%%

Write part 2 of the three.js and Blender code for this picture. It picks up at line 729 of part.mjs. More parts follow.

%%
%%

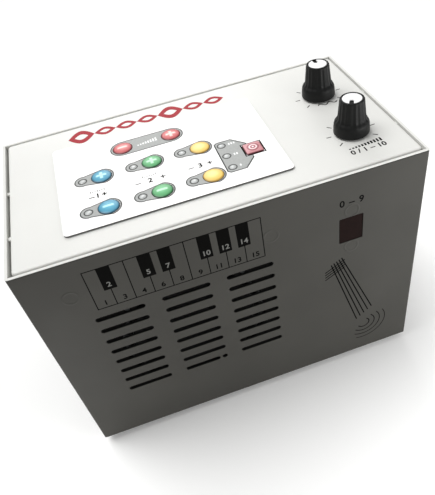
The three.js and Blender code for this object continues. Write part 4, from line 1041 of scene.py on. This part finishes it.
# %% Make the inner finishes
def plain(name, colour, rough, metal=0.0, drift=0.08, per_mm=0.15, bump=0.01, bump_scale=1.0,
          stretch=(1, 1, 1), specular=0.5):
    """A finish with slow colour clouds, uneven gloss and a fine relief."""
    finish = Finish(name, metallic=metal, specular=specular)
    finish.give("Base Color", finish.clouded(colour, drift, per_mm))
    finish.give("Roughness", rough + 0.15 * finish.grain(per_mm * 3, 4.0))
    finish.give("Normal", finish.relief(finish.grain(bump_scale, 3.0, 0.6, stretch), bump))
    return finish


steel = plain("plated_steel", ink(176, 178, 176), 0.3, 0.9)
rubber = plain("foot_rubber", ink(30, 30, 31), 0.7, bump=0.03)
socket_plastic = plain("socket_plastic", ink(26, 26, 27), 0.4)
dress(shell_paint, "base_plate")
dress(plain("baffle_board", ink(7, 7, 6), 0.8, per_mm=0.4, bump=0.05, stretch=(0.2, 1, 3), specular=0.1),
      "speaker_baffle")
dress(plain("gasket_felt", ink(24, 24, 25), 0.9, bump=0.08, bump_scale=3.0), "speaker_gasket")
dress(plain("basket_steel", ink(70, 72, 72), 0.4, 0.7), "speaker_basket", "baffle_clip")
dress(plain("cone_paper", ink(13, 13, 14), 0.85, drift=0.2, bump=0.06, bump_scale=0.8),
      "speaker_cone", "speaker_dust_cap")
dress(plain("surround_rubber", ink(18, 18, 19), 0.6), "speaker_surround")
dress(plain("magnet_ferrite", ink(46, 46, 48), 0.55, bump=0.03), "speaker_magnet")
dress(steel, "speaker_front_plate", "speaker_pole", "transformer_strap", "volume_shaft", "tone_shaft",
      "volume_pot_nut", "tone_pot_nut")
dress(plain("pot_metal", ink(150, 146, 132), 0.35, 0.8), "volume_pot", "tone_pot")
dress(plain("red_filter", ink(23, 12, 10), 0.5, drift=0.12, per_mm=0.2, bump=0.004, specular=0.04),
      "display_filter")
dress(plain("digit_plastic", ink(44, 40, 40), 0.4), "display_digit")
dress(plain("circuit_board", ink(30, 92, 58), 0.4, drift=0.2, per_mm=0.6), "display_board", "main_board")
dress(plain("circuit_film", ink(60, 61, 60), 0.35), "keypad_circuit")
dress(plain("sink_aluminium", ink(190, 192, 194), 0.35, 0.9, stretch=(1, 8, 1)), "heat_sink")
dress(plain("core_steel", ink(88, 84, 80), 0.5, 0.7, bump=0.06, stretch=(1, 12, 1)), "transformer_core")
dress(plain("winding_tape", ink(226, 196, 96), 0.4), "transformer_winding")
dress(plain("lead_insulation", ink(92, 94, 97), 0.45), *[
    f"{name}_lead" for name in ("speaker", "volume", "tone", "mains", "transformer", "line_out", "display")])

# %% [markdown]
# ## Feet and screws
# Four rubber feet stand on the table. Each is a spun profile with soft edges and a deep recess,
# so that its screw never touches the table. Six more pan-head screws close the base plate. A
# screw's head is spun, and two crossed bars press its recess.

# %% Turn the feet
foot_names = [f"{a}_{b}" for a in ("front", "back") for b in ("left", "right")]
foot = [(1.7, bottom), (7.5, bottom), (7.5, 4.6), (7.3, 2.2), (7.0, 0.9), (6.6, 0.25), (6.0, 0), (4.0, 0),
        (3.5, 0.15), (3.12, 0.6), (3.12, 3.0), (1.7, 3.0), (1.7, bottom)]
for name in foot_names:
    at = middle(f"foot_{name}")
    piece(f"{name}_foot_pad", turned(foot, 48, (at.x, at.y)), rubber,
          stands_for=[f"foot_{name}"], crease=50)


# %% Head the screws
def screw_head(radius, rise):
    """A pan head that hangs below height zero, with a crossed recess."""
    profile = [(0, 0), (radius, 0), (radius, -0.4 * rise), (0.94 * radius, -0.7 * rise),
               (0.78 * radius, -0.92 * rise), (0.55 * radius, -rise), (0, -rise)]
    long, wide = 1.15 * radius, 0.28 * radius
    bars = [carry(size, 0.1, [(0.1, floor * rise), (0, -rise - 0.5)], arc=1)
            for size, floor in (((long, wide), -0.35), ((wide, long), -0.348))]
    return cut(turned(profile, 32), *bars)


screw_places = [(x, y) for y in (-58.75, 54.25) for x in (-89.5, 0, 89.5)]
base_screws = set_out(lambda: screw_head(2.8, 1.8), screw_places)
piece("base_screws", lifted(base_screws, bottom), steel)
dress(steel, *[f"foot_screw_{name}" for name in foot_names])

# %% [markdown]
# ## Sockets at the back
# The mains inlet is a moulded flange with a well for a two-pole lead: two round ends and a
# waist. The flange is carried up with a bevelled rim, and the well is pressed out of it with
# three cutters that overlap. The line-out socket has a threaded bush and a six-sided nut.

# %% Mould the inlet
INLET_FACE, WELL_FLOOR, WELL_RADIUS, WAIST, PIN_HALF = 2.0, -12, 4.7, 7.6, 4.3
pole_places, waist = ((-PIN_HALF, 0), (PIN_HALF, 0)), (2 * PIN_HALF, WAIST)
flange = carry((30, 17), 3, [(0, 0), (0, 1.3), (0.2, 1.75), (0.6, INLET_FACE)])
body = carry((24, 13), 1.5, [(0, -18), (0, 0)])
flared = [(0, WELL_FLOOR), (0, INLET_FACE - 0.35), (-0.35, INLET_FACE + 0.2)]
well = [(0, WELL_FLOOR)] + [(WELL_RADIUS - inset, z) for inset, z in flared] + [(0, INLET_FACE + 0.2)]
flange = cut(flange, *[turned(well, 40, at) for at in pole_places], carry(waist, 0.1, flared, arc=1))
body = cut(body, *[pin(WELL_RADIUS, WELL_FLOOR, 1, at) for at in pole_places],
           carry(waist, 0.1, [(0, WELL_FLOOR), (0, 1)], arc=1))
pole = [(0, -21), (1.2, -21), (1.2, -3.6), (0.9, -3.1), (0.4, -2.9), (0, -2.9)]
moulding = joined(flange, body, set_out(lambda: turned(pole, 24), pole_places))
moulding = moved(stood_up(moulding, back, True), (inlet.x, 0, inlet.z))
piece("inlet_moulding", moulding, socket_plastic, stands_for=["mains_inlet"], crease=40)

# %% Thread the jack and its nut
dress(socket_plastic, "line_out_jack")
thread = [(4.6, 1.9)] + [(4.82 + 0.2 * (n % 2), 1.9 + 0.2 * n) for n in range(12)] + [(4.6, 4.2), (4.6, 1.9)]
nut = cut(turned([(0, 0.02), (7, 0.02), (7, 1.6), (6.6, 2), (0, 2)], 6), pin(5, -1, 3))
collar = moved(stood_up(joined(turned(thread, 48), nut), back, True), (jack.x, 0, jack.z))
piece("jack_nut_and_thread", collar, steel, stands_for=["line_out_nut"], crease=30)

%%
%%

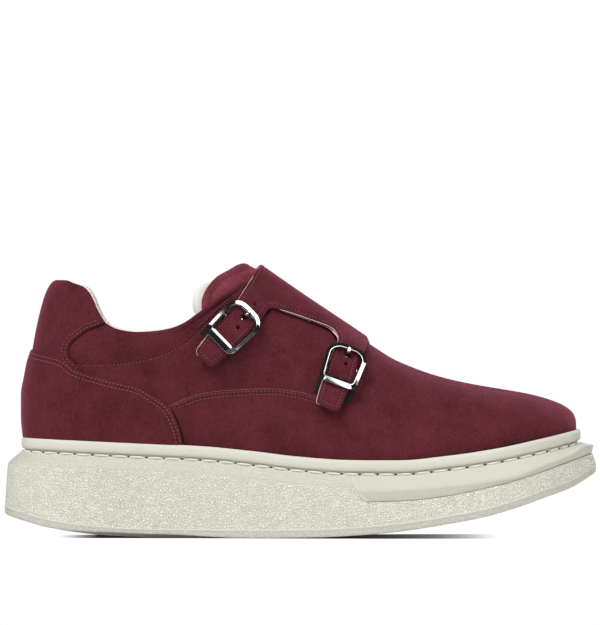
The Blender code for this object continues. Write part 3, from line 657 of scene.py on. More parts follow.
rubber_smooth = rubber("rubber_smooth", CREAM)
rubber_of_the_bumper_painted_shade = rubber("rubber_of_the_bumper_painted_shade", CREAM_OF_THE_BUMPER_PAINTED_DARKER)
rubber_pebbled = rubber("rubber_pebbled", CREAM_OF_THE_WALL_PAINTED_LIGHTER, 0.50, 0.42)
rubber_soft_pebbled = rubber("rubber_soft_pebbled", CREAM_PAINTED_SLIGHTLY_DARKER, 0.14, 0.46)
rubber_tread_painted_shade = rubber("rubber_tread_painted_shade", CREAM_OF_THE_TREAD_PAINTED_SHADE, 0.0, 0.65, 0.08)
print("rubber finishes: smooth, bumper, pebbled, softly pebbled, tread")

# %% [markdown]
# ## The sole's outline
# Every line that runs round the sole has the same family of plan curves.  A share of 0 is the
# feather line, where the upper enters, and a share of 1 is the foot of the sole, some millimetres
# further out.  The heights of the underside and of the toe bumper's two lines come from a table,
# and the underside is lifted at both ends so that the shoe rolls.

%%

## Exercise requirements
Scan the material above. Extract every line in which the word "three" occurs.

## Result of the task
Write part 2 of the three.js and Blender code for this picture. It picks up at line 729 of part.mjs. More parts follow.
The three.js and Blender code for this object continues. Write part 4, from line 1041 of scene.py on. This part finishes it.
# three cutters that overlap. The line-out socket has a threaded bush and a six-sided nut.